The mayor and the council had a big job - that of financing the paving of principal streets such as Main, Neville and Third Avenue. Their prime concern was to get the new city out of the mud and out of debt.

One particular incident during these early years that I enjoy concerns the matter of cows in the city streets.

The time was 1924 and it was a May council meeting. The chambers, then on South Fayette Street, were packed. The issue was whether cattle were or were not to be allowed to roam free in the city.

Several years earlier, an ordinance had been passed prohibiting this but the pro cattle people were so strong that it was rescinded.

The vote was close after long debate. Councilman Joe Smith was absent and the remaining four voted two "for" and two "against". It took the vote of Mayor Hugh Miller to prohibit cattle in the city.

Although there seems to be much information on Beckley during the early period, many of the official documents were lost through the great fire in 1912, which nearly burned down the entire town. It destroyed over 20 buildings, mainly on Neville, Prince and Heber Streets.

In many ways, the fire was a blessing to the city. Gone were the fire traps and dilapidated buildings. The town, in rebuilding, became a city and more modern bigger and better church and business buildings were erected on the ruins of the fire.

Business in Beckley was booming with large land companies coming into the area, new rail lines being laid, coal expanding - and much more. It headed into the late 20's with a shot in the arm and foresight. While the nation was struck by the depression, Beckley was not hit as badly as the rest of the country.

It was in the latter 20's - April 26, 1927 - that the fifth charter was issued to the city of Beckley by the Legislature. This charter is basically the one under which we operate today, although changes have been made.

This charter attempted to streamline the government of the city. It combined the offices of recorder and treasurer and lodged much greater power in the hands of the mayor.

It relieved the mayor of the duties of police court chief and provided for such a person to be appointed by the mayor with consent of the council. It also gave the mayor authority to appoint firemen.

This was the last charter passed by the Legislature; further changes in our charter have been done either by resolutions of council or special elections.

The 1927 change was brought about through an organized citizens group.

It upped the salaries of the official family by providing $2,500 for the recorder-treasurer, $1,200 for the police judge and a minimum of $600 for the mayor. Council members were to be paid $5 for each meeting they attended, not to exceed two meetings per month.

This charter remained in effect until Aug. 3, 1954, when the voters approved certain changes which we shall discuss shortly.

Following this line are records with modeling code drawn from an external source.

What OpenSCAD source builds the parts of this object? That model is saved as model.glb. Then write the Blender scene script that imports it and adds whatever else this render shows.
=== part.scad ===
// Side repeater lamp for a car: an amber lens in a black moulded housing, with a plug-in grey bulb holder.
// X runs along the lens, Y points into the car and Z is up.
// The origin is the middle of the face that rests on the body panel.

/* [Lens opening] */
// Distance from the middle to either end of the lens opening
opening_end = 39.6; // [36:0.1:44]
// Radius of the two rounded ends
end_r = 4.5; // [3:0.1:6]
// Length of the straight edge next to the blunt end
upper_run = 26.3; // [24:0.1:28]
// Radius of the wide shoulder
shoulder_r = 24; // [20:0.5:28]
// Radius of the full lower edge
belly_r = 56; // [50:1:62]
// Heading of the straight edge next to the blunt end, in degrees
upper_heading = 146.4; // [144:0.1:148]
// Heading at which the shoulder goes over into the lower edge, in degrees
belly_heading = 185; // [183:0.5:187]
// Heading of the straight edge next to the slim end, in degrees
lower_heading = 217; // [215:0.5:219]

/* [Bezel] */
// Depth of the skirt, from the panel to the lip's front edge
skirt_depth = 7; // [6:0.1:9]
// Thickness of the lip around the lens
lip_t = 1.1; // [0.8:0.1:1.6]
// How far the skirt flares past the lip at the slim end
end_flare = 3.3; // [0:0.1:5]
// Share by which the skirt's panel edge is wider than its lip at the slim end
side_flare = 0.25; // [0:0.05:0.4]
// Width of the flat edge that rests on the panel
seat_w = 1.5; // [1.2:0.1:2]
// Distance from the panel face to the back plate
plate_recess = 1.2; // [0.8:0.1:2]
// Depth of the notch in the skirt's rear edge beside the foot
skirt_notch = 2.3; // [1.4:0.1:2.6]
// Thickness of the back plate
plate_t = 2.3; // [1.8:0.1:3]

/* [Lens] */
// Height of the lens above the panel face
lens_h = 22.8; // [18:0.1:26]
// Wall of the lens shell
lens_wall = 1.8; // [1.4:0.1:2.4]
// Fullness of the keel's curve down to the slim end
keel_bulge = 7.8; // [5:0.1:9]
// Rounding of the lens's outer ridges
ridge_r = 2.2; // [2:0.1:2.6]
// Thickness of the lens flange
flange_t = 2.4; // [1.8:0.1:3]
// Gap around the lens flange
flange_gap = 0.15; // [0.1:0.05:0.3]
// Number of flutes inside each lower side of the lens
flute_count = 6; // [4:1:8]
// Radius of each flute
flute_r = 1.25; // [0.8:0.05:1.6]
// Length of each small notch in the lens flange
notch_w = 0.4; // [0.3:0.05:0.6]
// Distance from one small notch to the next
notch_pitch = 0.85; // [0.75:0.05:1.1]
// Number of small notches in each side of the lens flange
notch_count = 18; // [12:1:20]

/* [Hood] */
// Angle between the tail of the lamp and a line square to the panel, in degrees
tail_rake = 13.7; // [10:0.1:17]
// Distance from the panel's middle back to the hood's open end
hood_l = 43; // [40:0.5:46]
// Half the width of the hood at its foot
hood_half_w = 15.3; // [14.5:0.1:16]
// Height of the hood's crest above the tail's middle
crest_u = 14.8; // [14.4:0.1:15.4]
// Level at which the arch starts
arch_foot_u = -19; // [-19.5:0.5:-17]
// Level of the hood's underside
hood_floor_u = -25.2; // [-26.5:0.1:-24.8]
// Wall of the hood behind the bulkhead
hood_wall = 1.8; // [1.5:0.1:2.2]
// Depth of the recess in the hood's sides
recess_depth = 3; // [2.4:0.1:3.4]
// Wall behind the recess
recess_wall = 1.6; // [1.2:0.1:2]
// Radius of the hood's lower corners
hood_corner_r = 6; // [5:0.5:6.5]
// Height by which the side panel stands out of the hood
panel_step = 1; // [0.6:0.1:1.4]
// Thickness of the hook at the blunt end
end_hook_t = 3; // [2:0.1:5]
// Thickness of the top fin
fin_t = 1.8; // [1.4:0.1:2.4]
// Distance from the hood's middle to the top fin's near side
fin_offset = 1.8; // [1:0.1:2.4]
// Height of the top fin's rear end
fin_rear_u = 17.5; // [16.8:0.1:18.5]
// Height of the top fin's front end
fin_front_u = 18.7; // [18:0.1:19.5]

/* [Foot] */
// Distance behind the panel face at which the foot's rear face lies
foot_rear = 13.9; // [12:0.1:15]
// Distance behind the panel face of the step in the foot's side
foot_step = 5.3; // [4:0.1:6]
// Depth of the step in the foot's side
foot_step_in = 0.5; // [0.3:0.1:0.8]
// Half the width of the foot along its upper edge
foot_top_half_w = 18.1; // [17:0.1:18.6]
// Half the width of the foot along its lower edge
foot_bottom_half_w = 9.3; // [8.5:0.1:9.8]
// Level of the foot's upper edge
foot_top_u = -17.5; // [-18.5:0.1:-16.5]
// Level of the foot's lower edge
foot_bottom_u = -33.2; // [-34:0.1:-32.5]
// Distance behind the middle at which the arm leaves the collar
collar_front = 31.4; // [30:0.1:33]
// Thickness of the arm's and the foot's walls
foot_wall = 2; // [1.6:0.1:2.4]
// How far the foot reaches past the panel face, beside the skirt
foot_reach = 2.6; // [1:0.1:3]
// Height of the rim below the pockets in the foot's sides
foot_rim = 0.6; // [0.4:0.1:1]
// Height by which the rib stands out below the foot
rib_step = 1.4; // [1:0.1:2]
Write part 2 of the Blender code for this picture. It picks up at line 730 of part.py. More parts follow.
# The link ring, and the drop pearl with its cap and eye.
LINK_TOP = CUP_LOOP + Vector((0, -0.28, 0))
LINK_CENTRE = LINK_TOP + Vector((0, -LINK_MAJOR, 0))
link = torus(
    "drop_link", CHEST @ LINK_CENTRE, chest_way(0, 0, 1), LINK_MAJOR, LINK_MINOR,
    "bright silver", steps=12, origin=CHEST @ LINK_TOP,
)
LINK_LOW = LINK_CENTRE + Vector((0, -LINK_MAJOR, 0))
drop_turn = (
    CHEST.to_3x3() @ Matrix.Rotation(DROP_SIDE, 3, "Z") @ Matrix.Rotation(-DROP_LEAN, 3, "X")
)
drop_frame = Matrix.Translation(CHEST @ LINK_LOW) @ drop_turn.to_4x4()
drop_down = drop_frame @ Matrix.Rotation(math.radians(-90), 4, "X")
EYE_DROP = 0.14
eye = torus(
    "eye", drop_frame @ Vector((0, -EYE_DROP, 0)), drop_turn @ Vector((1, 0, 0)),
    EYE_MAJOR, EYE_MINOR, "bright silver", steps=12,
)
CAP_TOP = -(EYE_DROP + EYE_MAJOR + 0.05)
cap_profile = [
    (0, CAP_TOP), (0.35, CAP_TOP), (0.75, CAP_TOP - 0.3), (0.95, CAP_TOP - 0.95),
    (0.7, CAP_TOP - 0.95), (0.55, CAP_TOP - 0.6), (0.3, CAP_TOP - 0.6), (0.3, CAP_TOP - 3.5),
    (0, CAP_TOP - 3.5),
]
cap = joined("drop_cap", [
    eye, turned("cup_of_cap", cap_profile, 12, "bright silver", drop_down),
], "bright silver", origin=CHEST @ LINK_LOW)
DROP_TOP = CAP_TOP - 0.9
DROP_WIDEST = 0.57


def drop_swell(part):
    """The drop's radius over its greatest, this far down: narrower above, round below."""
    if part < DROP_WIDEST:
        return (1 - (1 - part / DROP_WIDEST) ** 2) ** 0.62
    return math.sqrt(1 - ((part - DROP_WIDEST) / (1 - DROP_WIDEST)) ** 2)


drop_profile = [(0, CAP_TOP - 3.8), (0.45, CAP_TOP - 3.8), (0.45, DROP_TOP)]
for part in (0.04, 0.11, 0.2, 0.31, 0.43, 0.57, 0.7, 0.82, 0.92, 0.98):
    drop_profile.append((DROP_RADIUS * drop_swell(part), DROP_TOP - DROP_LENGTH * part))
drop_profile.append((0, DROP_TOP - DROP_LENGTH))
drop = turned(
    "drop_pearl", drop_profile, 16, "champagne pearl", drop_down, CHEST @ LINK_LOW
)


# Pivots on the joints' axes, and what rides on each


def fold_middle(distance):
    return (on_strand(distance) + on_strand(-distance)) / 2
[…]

The period of 1927 to the next charter change saw a great deal of progress being made in Beckley. It was now becoming the center of Southern West Virginia and competed only with Bluefield for this title. By 1930, the population of the city had jumped to 9,357 and by 1940 there were 12,852 persons in the city.

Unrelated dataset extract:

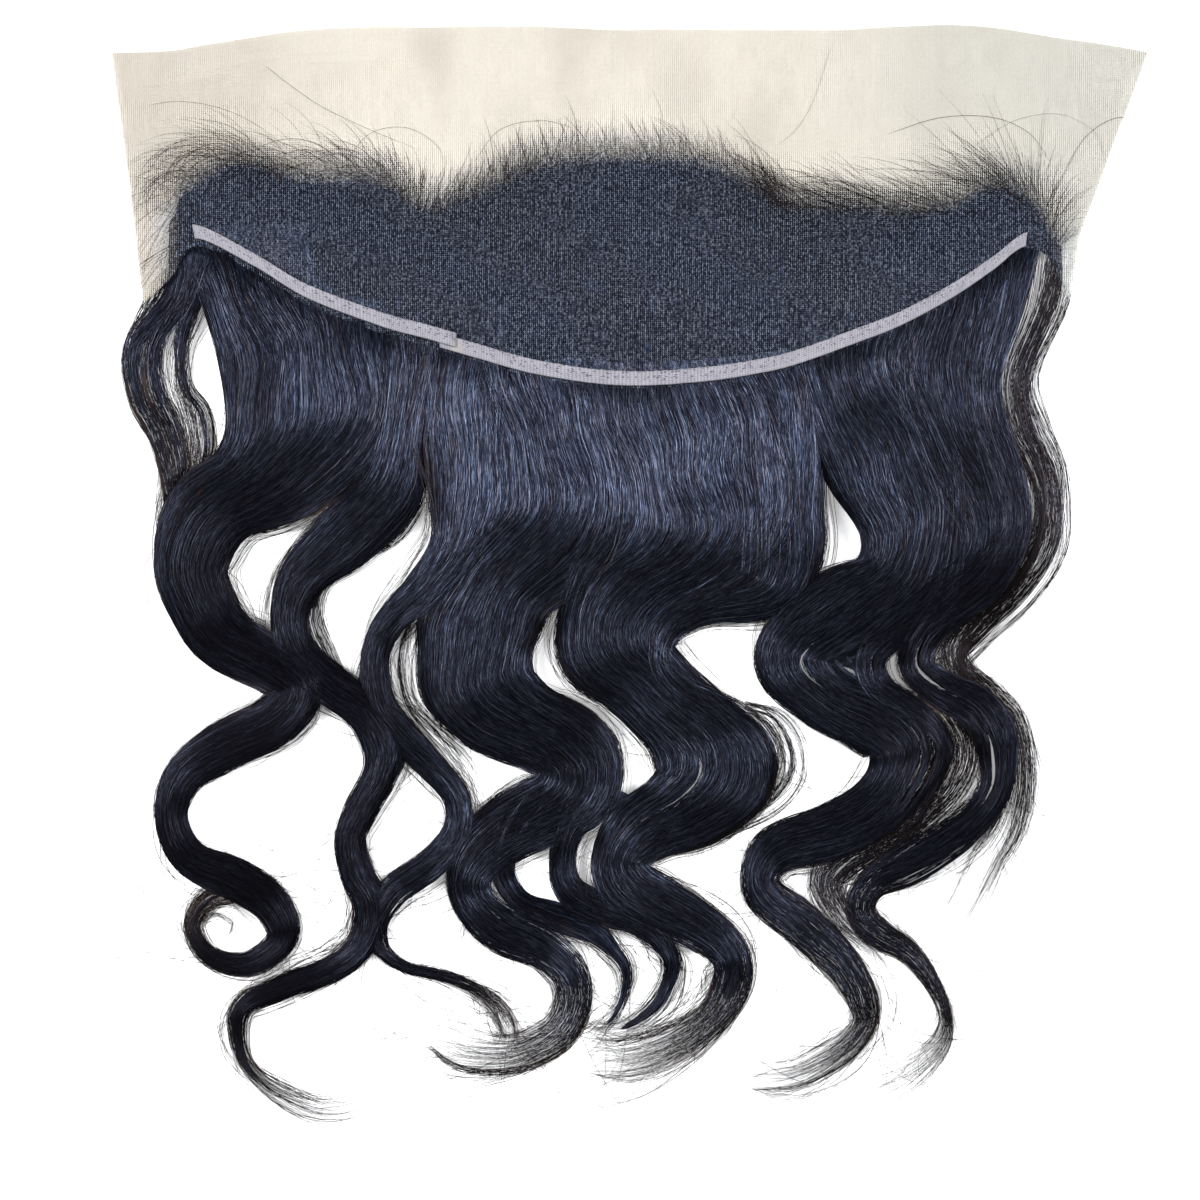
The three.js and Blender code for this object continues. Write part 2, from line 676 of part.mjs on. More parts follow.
// A length of band sewn along the rear edge; lapStart is where it begins to ride on the other one.
function elasticBand(start, end, hem, lapStart) {
  const steps = Math.ceil((end - start) * BAND_STEPS_PER_ROW);
  const underside = Array.from({ length: steps + 1 }, (_, i) => {
    const row = THREE.MathUtils.lerp(start, end, i / steps);
    const column = laceColumn(row);
    const lace = laceUnderside(column);
    const lap = row > lapStart ? BAND_WALL + GAP : 0;
    return [hem, hem + BAND_WIDTH].map((inset) => {
      const point = lace[0].clone().lerp(lace[1], inset / lace[0].distanceTo(lace[1]));
      return point.setZ(point.z + LACE_WALL + GAP + lap);
    });
  });
  return slab(underside, raised(underside, BAND_WALL));
}

function namedMesh(name, solid, look) {
  const { vertProperties, triVerts } = solid.getMesh();
  const geometry = new THREE.BufferGeometry();
  geometry.setAttribute("position", new THREE.BufferAttribute(vertProperties, 3));
  geometry.setIndex(new THREE.BufferAttribute(triVerts, 1));
  geometry.computeVertexNormals();
  const mesh = new THREE.Mesh(geometry, new THREE.MeshStandardMaterial(look));
  mesh.name = name;
  return mesh;
}

// The pieces, then the whole moved so that its box stands centred on the origin.
const pieces = new THREE.Group();
const beforeLeft = sideOfParting(LEFT_PARTING, -1);
const afterLeft = sideOfParting(LEFT_PARTING, 1);
const beforeRight = sideOfParting(RIGHT_PARTING, -1);
const afterRight = sideOfParting(RIGHT_PARTING, 1);
const leftTables = [SIDE_WISP_LEFT, OUTER_LEFT_LOCK, INNER_LEFT_LOCK, PARTED_LOCK];
const centreTables = [
  CENTRE_LEFT_LOCK,
  THIN_CENTRE_LOCK,
  CURLED_CENTRE_LOCK,
  CENTRE_RIGHT_LOCK,
  CENTRE_EDGE_LOCK,
];
const rightTables = [INNER_RIGHT_LOCK, MIDDLE_RIGHT_LOCK, OUTER_RIGHT_LOCK, SIDE_WISP_RIGHT];
pieces.add(
  namedMesh("lace_base", laceSheet(), LACE_LOOK),
  namedMesh(
    "elastic_band_left",
    elasticBand(LEFT_BAND_START, LEFT_BAND_END, LEFT_BAND_HEM, RIGHT_BAND_START - LAP_LEAD),
    BAND_LOOK,
  ),
  namedMesh(
    "elastic_band_right",
    elasticBand(RIGHT_BAND_START, RIGHT_BAND_END, RIGHT_BAND_HEM, LAST_ROW),
    BAND_LOOK,
  ),
  namedMesh("hair_bed", hairBed(), HAIR_LOOK),
  namedMesh("hair_fall_left", hairFall(leftTables, [beforeLeft]), HAIR_LOOK),
  namedMesh("hair_fall_centre", hairFall(centreTables, [afterLeft, beforeRight]), HAIR_LOOK),
  namedMesh("hair_fall_right", hairFall(rightTables, [afterRight]), HAIR_LOOK),
);
const box = new THREE.Box3().setFromObject(pieces);
const middle = box.getCenter(new THREE.Vector3());
pieces.position.set(-middle.x, -middle.y, -box.min.z);

const laceFrontal = new THREE.Group();
laceFrontal.name = "lace_frontal";
laceFrontal.add(pieces);
export default laceFrontal;
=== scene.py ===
# Ear-to-ear lace frontal laid flat with its inner side up: sheer net, sewn elastic band,
# hair knotted under the net and long body-wave locks. Metres, in the frame of the part.
import math

import bpy
import numpy as np
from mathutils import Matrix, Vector
from mathutils.bvhtree import BVHTree


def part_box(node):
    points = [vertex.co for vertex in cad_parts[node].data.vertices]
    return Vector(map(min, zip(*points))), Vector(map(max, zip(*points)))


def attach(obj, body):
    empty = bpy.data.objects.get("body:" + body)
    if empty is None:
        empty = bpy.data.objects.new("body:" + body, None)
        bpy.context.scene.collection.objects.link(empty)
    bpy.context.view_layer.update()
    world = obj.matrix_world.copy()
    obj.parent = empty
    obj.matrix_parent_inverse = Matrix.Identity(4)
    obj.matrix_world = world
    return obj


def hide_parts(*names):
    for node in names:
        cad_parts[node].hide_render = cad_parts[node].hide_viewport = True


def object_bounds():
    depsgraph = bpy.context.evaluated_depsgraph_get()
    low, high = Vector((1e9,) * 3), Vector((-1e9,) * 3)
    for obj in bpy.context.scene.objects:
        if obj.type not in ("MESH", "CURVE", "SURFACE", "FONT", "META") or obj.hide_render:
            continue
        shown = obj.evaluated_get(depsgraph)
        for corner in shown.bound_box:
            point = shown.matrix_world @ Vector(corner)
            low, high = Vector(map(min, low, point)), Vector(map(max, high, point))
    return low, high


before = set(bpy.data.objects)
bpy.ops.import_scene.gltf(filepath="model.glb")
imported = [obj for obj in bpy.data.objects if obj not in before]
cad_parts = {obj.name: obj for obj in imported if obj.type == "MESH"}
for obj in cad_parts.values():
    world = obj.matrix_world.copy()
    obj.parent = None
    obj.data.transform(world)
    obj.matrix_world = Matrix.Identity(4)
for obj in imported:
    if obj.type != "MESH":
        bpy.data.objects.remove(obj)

CAD_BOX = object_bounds()
MM = 0.001
SEED = 13

# Driving sizes of the real piece, the same as the part's.
LACE_HALF_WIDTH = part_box("lace_base")[1].x
LACE_DEPTH = 134 * MM
HAIR_FALL = 280 * MM
LOCK_WIDTH = 40 * MM
LOCK_HEIGHT = 13 * MM
BAND_WIDTH = 5.5 * MM
RIGHT_BAND_HEM = 0.9 * MM
LEFT_BAND_HEM = 2.6 * MM
FRONT_EDGE_UP = 1.01
TABLES_ORIGIN_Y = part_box("lace_base")[1].y - FRONT_EDGE_UP * LACE_DEPTH

# Where the readings of the photo count from, and the driving sizes in its pixels.
PHOTO_MIDDLE_X = 630
PHOTO_BAND_Y = 381
HALF_LACE_PIXELS = 517
LACE_DEPTH_PIXELS = 353
HAIR_FALL_PIXELS = 737
PIXEL = 0.38 * MM
SHARE_STEP = 0.005
LOCK_SIZE_STEP = 0.01

# Lace, a row per section from the left ear corner to the right one, in pixels of the photo:
# [rear edge x, y, hairline x, y, front edge x, y].
LACE_READINGS = [
    [144, 303, 134, 215, 113, 53],
    [175, 275, 170, 215, 170, 51],
    [198, 246, 186, 184, 206, 45],
    [258, 275, 240, 156, 252, 38],
    [310, 306, 300, 171, 304, 31],
    [381, 335, 380, 174, 380, 28],
    [425, 347, 426, 200, 425, 28],
    [480, 363, 486, 182, 480, 26],
    [540, 379, 540, 158, 540, 26],
    [620, 390, 620, 152, 620, 30],
    [700, 386, 700, 157, 700, 30],
    [760, 378, 765, 183, 760, 30],
    [796, 368, 796, 200, 800, 30],
    [850, 349, 845, 200, 850, 30],
    [900, 329, 900, 205, 900, 27],
    [951, 301, 951, 200, 950, 25],
    [990, 275, 995, 178, 1000, 28],
    [1022, 251, 1030, 195, 1060, 38],
    [1048, 262, 1056, 235, 1104, 46],
    [1069, 305, 1078, 240, 1147, 53],
]
LEFT_BAND_ROWS = (2.0, 6.6)
RIGHT_BAND_ROWS = (6.3, 17.0)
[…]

Beckley became known as the "Smokeless Coal Capital" as more and more coal operations were opened in Raleigh County, centering operations around Beckley.

Beckley was blessed then, as it is now, with many individuals who had a lot of faith in the city and a lot of foresight. Paved streets were pushed out in every direction, many costly homes were built and large investments in business and industry were made.

As the city grew and prospered, citizens began to look at their government and decided that changes had to be made. In the middle 40's, citizens groups began to look into ways of changing the charger so that government would be smoother and more efficient.

Under the 1927 charter, the recorder-treasurer was an elected position. There were no wards as we know them today; all councilmen were elected at large. There were no primaries, rather, nominees were selected in party conventions.

The big issue in the charter revision was a city manager type of government.

Many individuals felt that the operation of the city had come to a stage where a part-time mayor was not enough - Beckley needed a full-time individual to run and operate the fast growing community.

The commission appointed to study the revisions came up with the following recommendations: that primaries be held for the nomination of municipal offices; that the city be divided into not less than five nor more than nine wards with a councilman from each ward and two at large; extension of terms from two to four years; that a police judge be elected; that the recorder-treasurer be appointed instead of elected, and a permissive clause that would allow a city manager type government to be put into operation.

It was quite a struggle with long council meetings, citizen discussion and a lot of lobbying. When the voters went to the polls, they defeated the change, 1,147 to 834.

This, however, did not deter our far-thinking citizens. The discussions on changes were constantly brought up again and again. In the last term of Mayor W. A. E. Burke, another special committee was appointed to propose changes in the charter.

This was presented in 1951 to the council, which debated and debated the matter, finally deciding to let the Political Science Department of West Virginia University go over the proposed changes and make recommendations to the city.

For two years, the council held onto the proposed changes, doing nothing about it. It took the courage and determination of Councilman Clarence L. Bibb to get the matter before the public eye once again.

This time the major issue seemed to be the primary issue. The Democrat City Executive Committee had endorsed the primary form of nomination but the Republican committee had not. The council therefore refused to bring up the matter. Finally in August of 1953, both parties agreed and the matter was settled.

The first primary was held, nominating Elmer Davis as mayor for the Democrats and George B. Chambers for the Republicans. Nothing was decided, however, on other charter changes. This had to wait until another year.

Toward the end of 1953, the council held public hearings on the proposed charter changes which posed five main, basic changes: a four year term for the mayor and council; a ward system for the city; a permissive city manager clause (once decided, never to be changes unless through an act of the Legislature); appointment of a city recorder-treasurer, and the changing of the election from the first Tuesday in October to the fourth Tuesday in May and the terms of office to begin on July 1 instead of Jan. 1.

The council was ready to adopt these changes providing there were no objections raised at the meeting, but, once the chambers were packed, three individuals, the fire chief, the police chief and one citizen outlined objections, forcing the council to hold an election.

The election was held Aug. 3, 1954, and the citizens adopted the changes, giving us our present form of government. With this new change came a redefinition of powers of the officers of the city but not greatly changed from the 1927 charter.

Today Beckley is still a progressive and forward-moving community. Although the U. S. Census Bureau says we lost population, the city seems to be bursting at its seams. Housing is critical and if traffic is any mark of growth, the Beckley has grown.

The state and federal governments look to Beckley as one of the three growth centers in West Virginia.